05. April 2011 um 07:49
@ Lügendetektor,
vergiss es, alles prima. Greenpeace kann auch übers Wasser laufen, so sie nur wollen.
05. April 2011 um 15:27
@ Bergsträßer,
Deine Argumentation ist wirklich fundiert, wow… 😉
06. April 2011 um 08:35
Hallo Lügendetektor,
da hast Du wohl recht. Liegt vor allem daran, dass ich gar nicht argumentieren wollte. Sondern lediglich darauf hinweisen, dass man ein Lügenblatt nicht mit einem Verweis auf einen Lügenverein auskontern kann. Dass Du die seit deren Gründung stattfindenden Übertreibungen und Verdrehungen von Greenpeace nicht erkennen kannst/willst, spricht ja denn auch Bände. Ergo werde (und wollte) ich nicht mit Dir darüber diskutieren, sowenig wie ich mit dem Papst über die unbefleckte Empfängnis Marias einen Disput führen würde. Bei Ideologen ist es nämlich sinnlos zu argumentieren.
06. April 2011 um 10:44
@ Bergsträßer
Jetzt schimpfst Du schon wieder nur herum. Was soll das, mich als Ideologen abustempeln? Ich habe Dich nur um sachliche Argumente gebeten – was hat das mit Ideologie zu tun?

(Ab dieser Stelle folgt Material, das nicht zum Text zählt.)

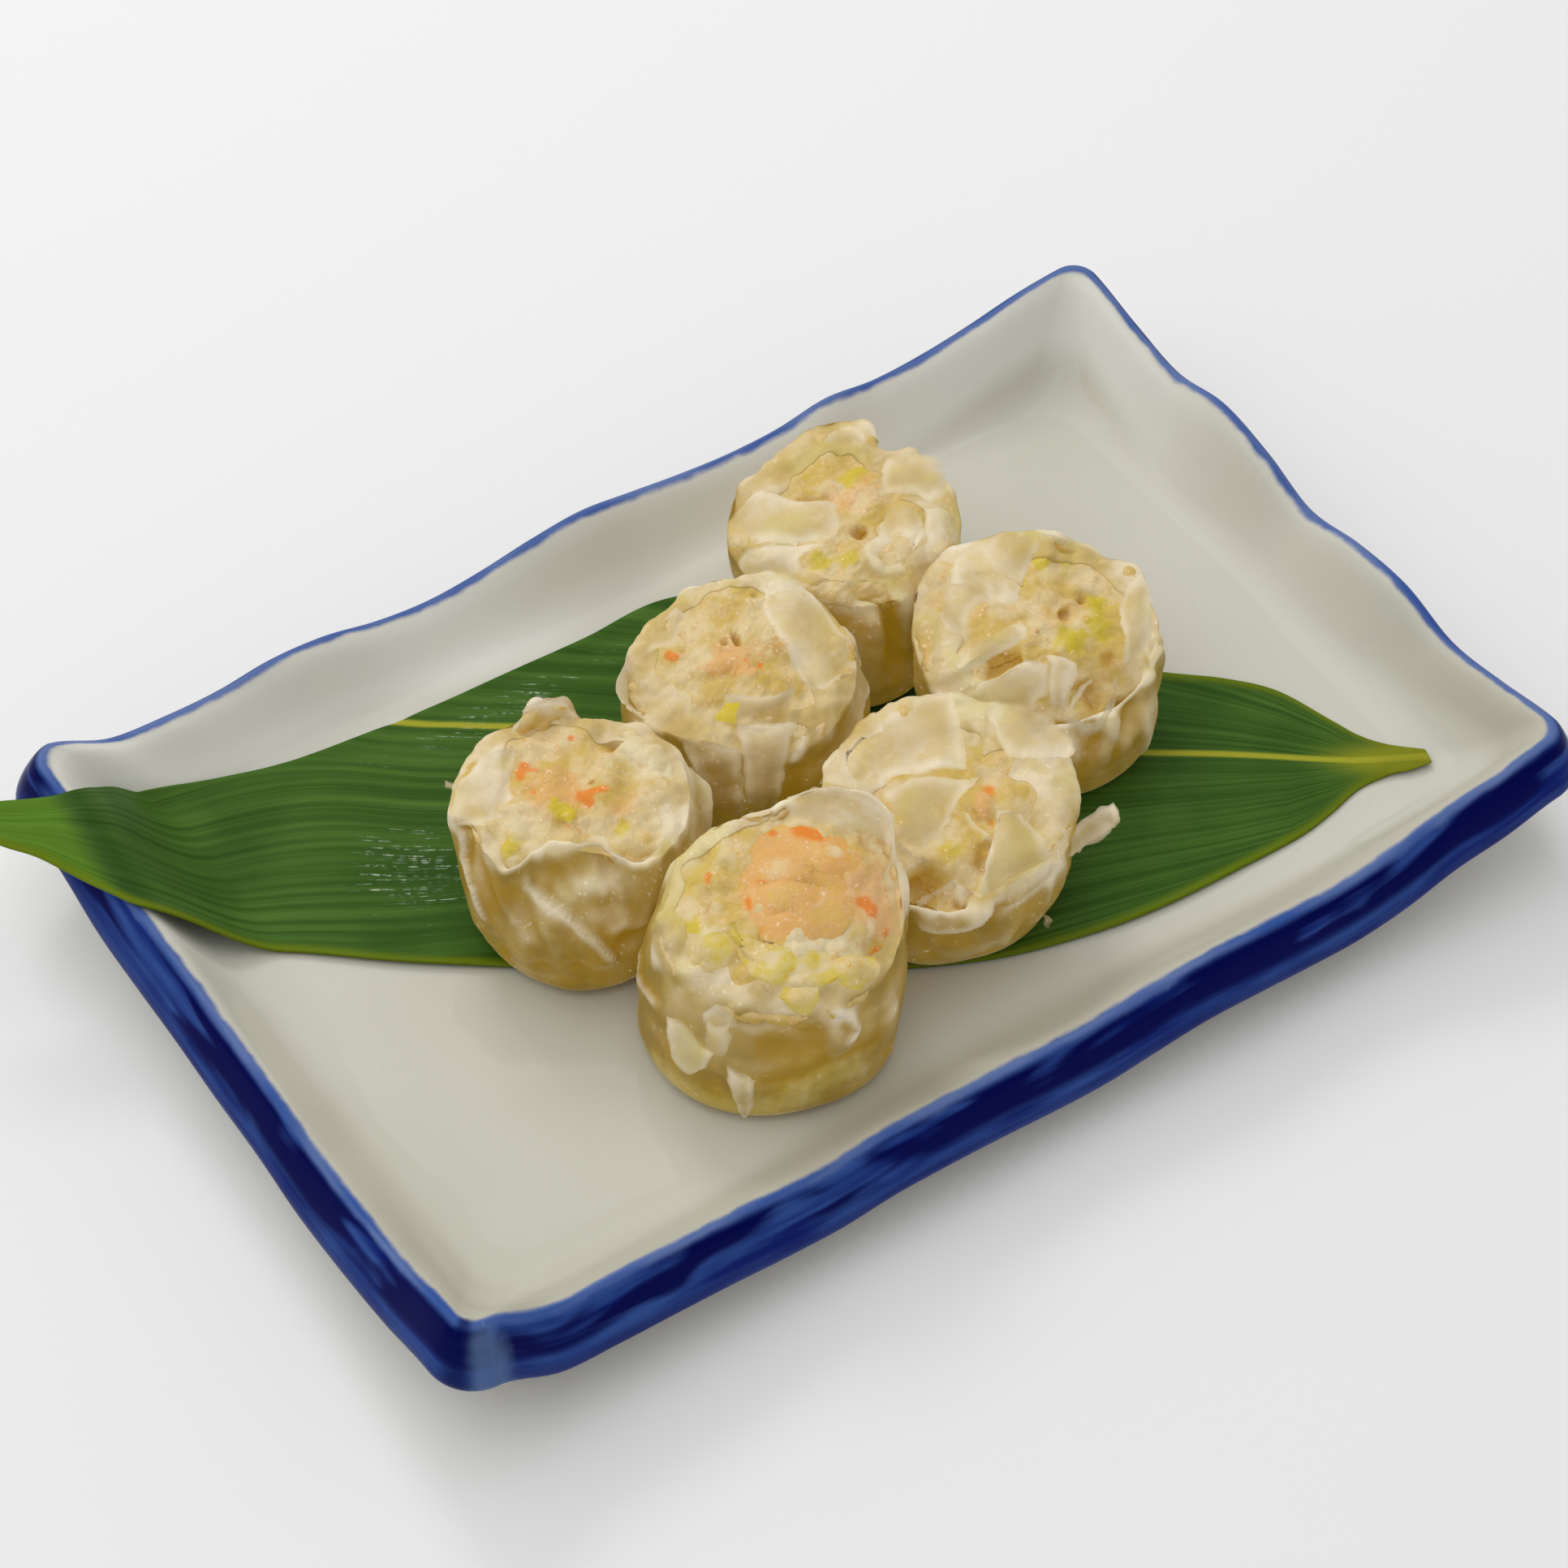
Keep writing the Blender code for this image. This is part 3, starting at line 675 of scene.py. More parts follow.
def skin_grid(dumpling):
    """The wrapper as rings: the base, the wall up to the ragged mouth, and the inside of the mouth."""
    foot = ring(dumpling["foot"])[:, 0]
    waist, waist_z = ring(dumpling["waist"]).T
    mouth, mouth_z = ring(dumpling["mouth"]).T
    seed = dumpling["node"]
    mouth_z = mouth_z + 0.22 * ripple(polar(mouth, 0), 3.1, seed + 70, 2)
    rings = [polar(foot * share, 0) for share in (0.02, 0.3, 0.6, 0.85)]
    rings += [polar(foot - inset, rise) for inset, rise in ((1.3, 0), (0.75, 0.12), (0.3, 0.45))]
    wall = spread(np.stack([polar(foot, 1.0), polar(waist, waist_z), polar(mouth, mouth_z)]), WALL_ROWS)
    side = wall[-1] - wall[-3]
    side /= np.linalg.norm(side, axis=1, keepdims=True)
    inward = -polar(1, 0)
    inner = [wall[-1] + inward * a + side * b for a, b in ((0.1, 0.2), (0.3, 0.3), (0.5, 0.2), (0.62, -0.05))]
    for drop in (0.2, 0.5, 0.8, 1.1, 1.5, 1.9, 2.4, 2.9, 3.5, 4.2, 5.0, 6.0):
        inner.append(wall[-1] + inward * (0.66 + 0.16 * drop) - np.array([0, 0, drop]))
    lip = ring(dumpling["lip"])[:, 0]
    lip = np.maximum(lip * (1 + 0.24 * ripple(polar(mouth, 0), 9, seed + 60, 2)), 0.4)
    folded = folded_share(dumpling)[:, None]
    inner = (1 - folded) * np.stack(inner) + folded * fold_over(dumpling, wall[-1], lip)
    floor = [inner[-1] * (share, share, 1) - np.array([0, 0, 0.5]) for share in (0.7, 0.35, 0.02)]
    return np.concatenate([rings, wall, inner, floor])


def folded_share(dumpling):
    """At each angle, 0 where the mouth stands open and 1 where the wrapper folds in over the filling."""
    return soften(ring(dumpling["lip"])[:, 0] / 1.6)


def fold_over(dumpling, start, lip):
    """Rows that lie on the filling from the mouth in to the wrapper's ragged edge, then go under it."""
    filling = filling_grid(dumpling)
    normal = blur(normals_of(filling, True), 4, True)
    column = np.arange(COLUMNS)
    laid = [dumpling.get("lip_rise", LIP_RISE)] * LAID_ROWS
    rows = []
    for step, rise in enumerate(laid + [0.1, -0.35, -1.0, -2.0], 1):
        along = min(step / LAID_ROWS, 1)
        row = FILLING_EDGE - 4.5 + along * (4.5 + ROWS_PER_MM * lip)
        low = row.astype(int)
        part = (row - low)[:, None]
        place = filling[low, column] * (1 - part) + filling[low + 1, column] * part
        place = place + normal[low, column] * rise
        reach = soften(along * 2.6)
        rows.append(start * (1 - reach) + place * reach)
    return np.stack(rows)


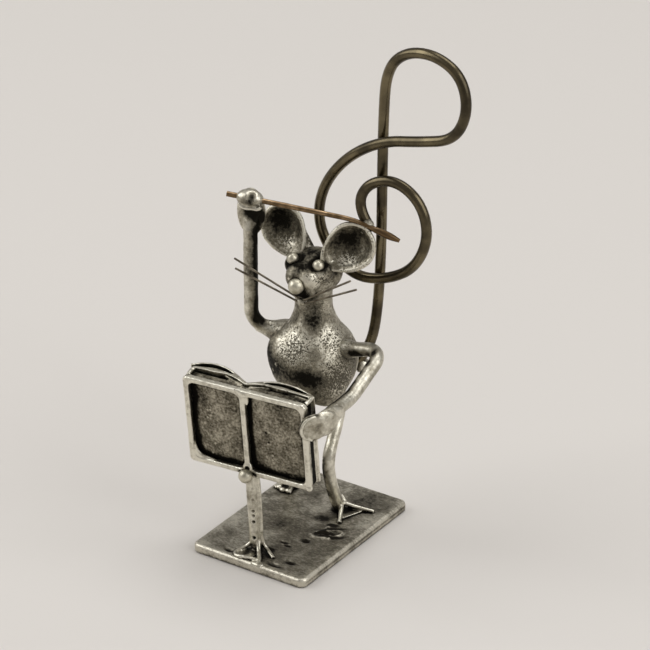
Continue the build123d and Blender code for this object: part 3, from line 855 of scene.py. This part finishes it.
# %% Right arm
hand = Vector((-13.9, 3.0, 69.2)) * MM
grip_turn = math.atan2(0.36, 0.93)
grip_along = Vector((math.cos(grip_turn), math.sin(grip_turn), -0.08))
grip_back = Vector((-math.sin(grip_turn), math.cos(grip_turn), 0))
right_elbow = Vector((hand.x, hand.y, belly.z + 6.6 * MM))
right_shoulder = belly + Vector((-0.5, -0.15, 0.45)) * belly_radius
forearm = cut_off(frame_copy("right_arm"), hand - Vector((0, 0, 2.2)) * MM, (0, 0, 1))
knuckles = ball(
    hand + Vector((0, 0, 0.05)) * MM, MM, stretch=(2.8, 2.1, 1.85), turn=(0, 0.1, grip_turn)
)
strip = ball(
    hand + grip_back * 0.9 * MM - Vector((0, 0, 3.2 * MM)), MM,
    stretch=(3.0, 0.8, 5.2), turn=(0, 0, grip_turn),
)
lip_middle = hand - grip_back * 1.45 * MM - Vector((0, 0, 1.2 * MM))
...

Ich meine, was bringt es denn, wenn Du hier nur plump „Dampf“ ablässt? In jedem Fall sollte man doch, wie ich meine, sachliche Argumente bringen – ansonsten erreicht man niemanden, und ansonsten verhält man sich auch nicht besser als der von Dir erwähnte Papst, der seinen Glauben an die unbefleckte Empfängnis auch nicht faktisch fundiert untermauern kann.
Wie gesagt, meine Frage an Dich bezog sich v.a. auf “hier”, womit der SPIEGELblog-Beitrag gemeint war. Dessen Kernaussage ist ja, dass der SPIEGEL nicht die Fakten erzählt, wenn er schreibt, ein schneller Atomausstieg würde uns Steuerzahler unterm Strich horrende Summen kosten. Inwiefern lügt Greenpeace HIER?